Une nouvelle convention sur le travail des enfants

La convention no 138 sur l'âge minimum, 1973, et la recommandation no 146 qui l'accompagne sont les textes les plus récents et les plus complets consacrés à l'abolition du travail des enfants. Ils sont les piliers de l'action entreprise par l'OIT pour favoriser l'amélioration des politiques et législations nationales et pour mettre sur pied la coopération technique destinée à combattre le travail des enfants.

La convention no 138 est et restera la norme internationale fondamentale sur le travail des enfants - son but est l'abolition totale de ce travail - , mais elle tient compte aussi d'une mise en application progressive et d'améliorations successives. Même si l'on reconnaît que l'éradication du travail des enfants prendra du temps, il existe des formes de travail des enfants qui ne peuvent être tolérées et qui exigent une action immédiate.

Un consensus international de plus en plus large s'est fait jour autour de la nécessité d'une nouvelle norme visant les pires formes de l'exploitation des enfants et désignant ce qui est intolérable comme la cible prioritaire des mesures nationales et de l'action internationale.

De nouvelles normes internationales pourraient considérer dans un seul texte juridique toutes les formes extrêmes du travail des enfants. Celui-ci n'affaiblirait en aucun cas les textes existants, mais porterait une attention plus vive aux mesures nécessaires pour supprimer les formes les plus dangereuses et les plus risquées de travail des enfants. Ces nouvelles normes renforceront l'objectif de la convention no 138: l'abolition totale du travail des enfants.

Le projet de nouvelle convention exigerait des mesures pour la suppression immédiate de toutes les formes extrêmes de travail des enfants; demanderait des conditions pénales; prévoirait des mesures pour prévenir les formes extrêmes de travail des enfants, en soustraire ceux-ci et réadapter les victimes; préconiserait que l'on dégage des perspectives de coopération ou d'assistance mutuelle pour donner effet aux dispositions de la convention.

La recommandation proposée prévoirait l'adoption de programmes nationaux d'action pour protéger les plus jeunes enfants et les filles; comporterait des mesures de prévention, de réadaptation et d'intégration sociale; sensibiliserait et mobiliserait la société; établirait des mécanismes de contrôle pour garantir une application effective; déterminerait quelles sont les formes de travail les plus dangereuses; rassemblerait les informations; qualifierait certaines activités d'infractions pénales et prévoirait des moyens d'assurer l'application effective des mesures prises.

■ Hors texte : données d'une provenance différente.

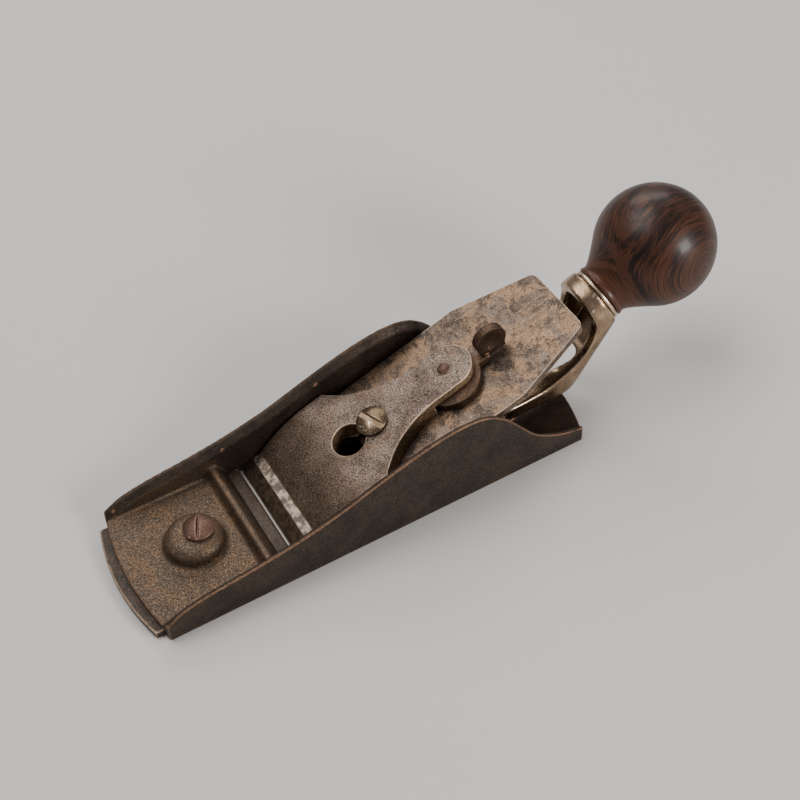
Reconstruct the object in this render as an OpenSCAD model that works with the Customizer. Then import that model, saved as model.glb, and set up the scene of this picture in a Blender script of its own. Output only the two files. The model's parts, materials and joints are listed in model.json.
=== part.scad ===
// Block plane with an adjustable mouth, a lever cap with a cam lever and a ball tail handle.
// Origin: centre of the sole. +X is the toe, +Z is up. Lengths are millimetres.

/* [Casting] */
// Length of the casting between its side corners
body_len = 152.4; // [140:0.2:165]
// Width over the cheeks
body_w = 51.6; // [48:0.2:56]
// Cheek wall at the bed
wall = 3.1; // [2.4:0.1:3.6]
// Width left along the top edge of each cheek
edge_w = 1.3; // [1:0.1:2]
// Floor behind the mouth
floor_t = 3.4; // [2.8:0.1:4]
// Top of the toe floor
toe_top = 5.2; // [4.6:0.1:6]
// Bow of the toe beyond its corners
toe_bow = 3.2; // [0.5:0.1:6]
// Bow of the heel beyond its corners
heel_bow = 5.1; // [0.5:0.1:8]
// Height of the cross rib ahead of the throat
rib_top = 9; // [7:0.1:11]
// Base diameter of the dome around the mouth screw
dome_d = 22; // [18:0.5:26]
// Top of that dome
dome_top = 11.4; // [9.5:0.1:13]

/* [Mouth plate] */
// Thickness of the sliding mouth plate
plate_t = 3; // [2.5:0.1:3.5]
// Front of the mouth plate at its middle
plate_front = 83; // [80:0.1:86]
// Rear edge of the mouth plate, in front of the cutting edge
plate_rear = 29.75; // [29.45:0.05:32]
// Head diameter of the mouth screw
mouth_head_d = 10.2; // [8:0.1:12]

/* [Cutter] */
// Width of the cutter
cutter_w = 44.45; // [40:0.05:46]
// Thickness of the cutter
cutter_t = 2.6; // [2:0.1:3.2]
// Bedding angle
bed_angle = 20; // [12:0.5:25]
// Where the bed meets the sole
mouth_x = 29.33; // [25:0.01:35]
// Rear end of the cutter along the bed
cutter_end = 118.8; // [100:0.2:130]
// Where the cutter starts to narrow
taper_from = 89.6; // [80:0.2:100]
// Width of the cutter's rear end
cutter_end_w = 28; // [20:0.5:40]

/* [Lever cap] */
// Width of the lever cap
cap_w = 43.6; // [38:0.1:44]
// Top of the lever cap above the bed
cap_h = 9.2; // [7:0.1:11]
// Front edge of the lever cap along the bed
cap_front = 9.6; // [8:0.1:14]
// Half width of the cap's neck
neck_r = 8.1; // [6:0.1:10]
// Radius of the hollow flanks between the cap's shoulders and its neck
flank_r = 36.5; // [30:0.5:45]
// Cap screw position along the bed
screw_s = 45.5; // [42:0.1:49]
// Head diameter of the cap screw
cap_head_d = 10.6; // [9:0.1:11]
// Cam rivet position along the bed
rivet_s = 74.2; // [70:0.1:78]
// Radius of the cam disc
cam_r = 10.7; // [9:0.1:12]
// Offset of the cam disc from its rivet
cam_offset = 1.6; // [0.5:0.1:2]

/* [Adjuster] */
// Diameter of the adjusting stud
stud_d = 5; // [4:0.1:6]
// Diameter of the knurled wheel
wheel_d = 19; // [16:0.5:20]
// Reach from the lever's pin to the stud
lever_reach = 22; // [20:0.5:24]
// Height of the lever's tooth above its pin
tooth_rise = 9; // [7:0.1:10]

/* [Tail handle] */
// Diameter of the ball knob
knob_d = 41.4; // [38:0.2:50]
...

«Il y a une adhésion totale des mandants de l'OIT pour mettre fin aux abus et à l'exploitation intolérables des enfants dans les travaux dangereux, les situations d'esclavage et les pratiques analogues», a déclaré M. Assefa Bequele, Directeur du Département des conditions et du milieu de travail du BIT.

«Non seulement une pareille exploitation et de tels abus mettent en danger le bien-être physique et mental des enfants, mais encore ils constituent des violations flagrantes de leur dignité et des droits de l'homme».

Pourquoi de nouvelles normes ?

  • Pour déterminer les domaines d'action prioritaires dans la lutte contre le travail des enfants.
  • Pour couvrir toutes les formes extrêmes de travail des enfants par une seule norme.
  • Pour faire en sorte que des mesures immédiates soient prises afin d'abolir les formes extrêmes de travail des enfants.
  • Pour protéger les enfants et les adolescents de tous les pays, quel que soit leur niveau de développement.
  • Pour qu'une action plus spécifique et plus efficace soit menée contre les formes extrêmes de travail des enfants.